VN mentions at various points in his interviews and novels that
"there's not a (deterministically established) future" (it is brought up
more clearly in "Transparent Things") and he might have plotted his
novels accordingly (not the short-stories, perhaps, if I got Eric
Hyman's point:)..
...................................................................................................................................................................

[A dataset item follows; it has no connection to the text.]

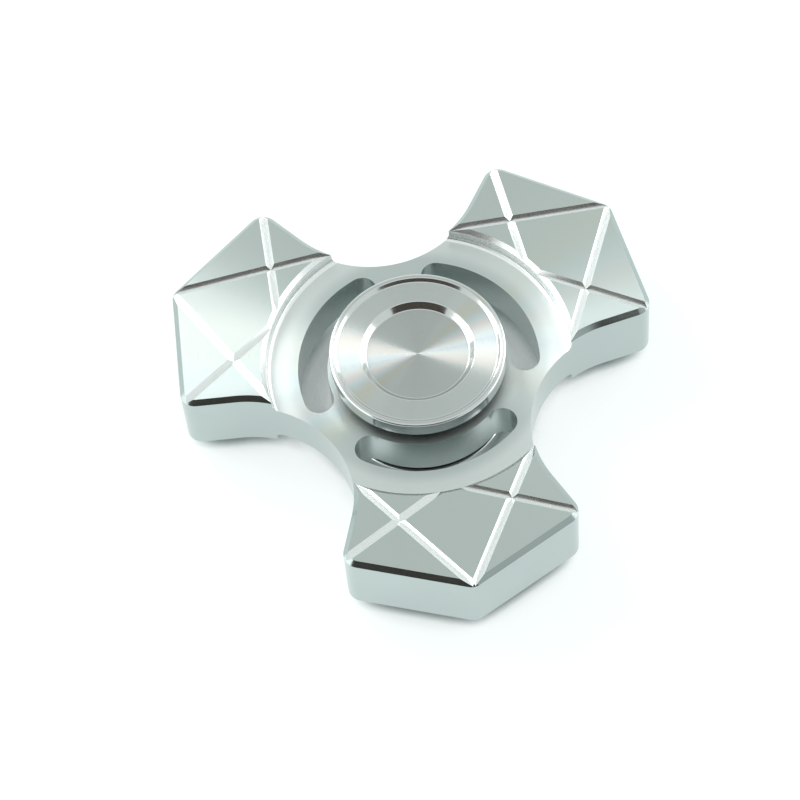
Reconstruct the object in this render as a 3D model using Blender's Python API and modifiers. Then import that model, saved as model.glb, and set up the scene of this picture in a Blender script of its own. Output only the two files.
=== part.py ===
"""Three-armed metal fidget spinner with screwed finger caps and a ball bearing.

Units are metres, +Z is up along the spin axis, and the origin is the point
where the spin axis crosses the middle plane of the spinning body. One arm
points along -Y. The two finger caps screw together through the bearing's
inner race, so the body turns between them.
"""

import math

import bmesh
import bpy
from mathutils import Matrix, Vector

MM = 0.001
OBJECT_NAME = "fidget_spinner"

# Spinning body, in millimetres: a star plate of three five-sided arms.
ARM_COUNT = 3
FIRST_ARM_DEG = -90.0
ARM_THICKNESS = 10.1
TIP_RADIUS = 32.7
SHOULDER_ALONG = 25.95
SHOULDER_ACROSS = 15.05
TIP_ROUND = 1.6
SHOULDER_ROUND = 1.3
WAIST_RADIUS = 15.2
SCOOP_RADIUS = 13.7
EDGE_CHAMFER = 0.6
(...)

* -There's a paragraph in ADA that illustrates this point and,
surprisingly, brings up another one, related to Pale Fire's
"doubles" - as if both books were engaged in our present
discussion ...
"There were those who
maintained that the discrepancies and ‘false overlappings’ between the two
worlds were too numerous, and too deeply woven into the skein of successive
events, not to taint with trite fancy the theory of essential sameness; and
there were those who retorted that the dissimilarities only confirmed the live
organic reality pertaining to the other world; that a perfect likeness would
rather suggest a specular, and hence speculatory, phenomenon; and that two chess
games with identical openings and identical end moves might ramify in an
infinite number of variations, on one board and in two brains, at
any middle stage of their irrevocably converging
development".
:
.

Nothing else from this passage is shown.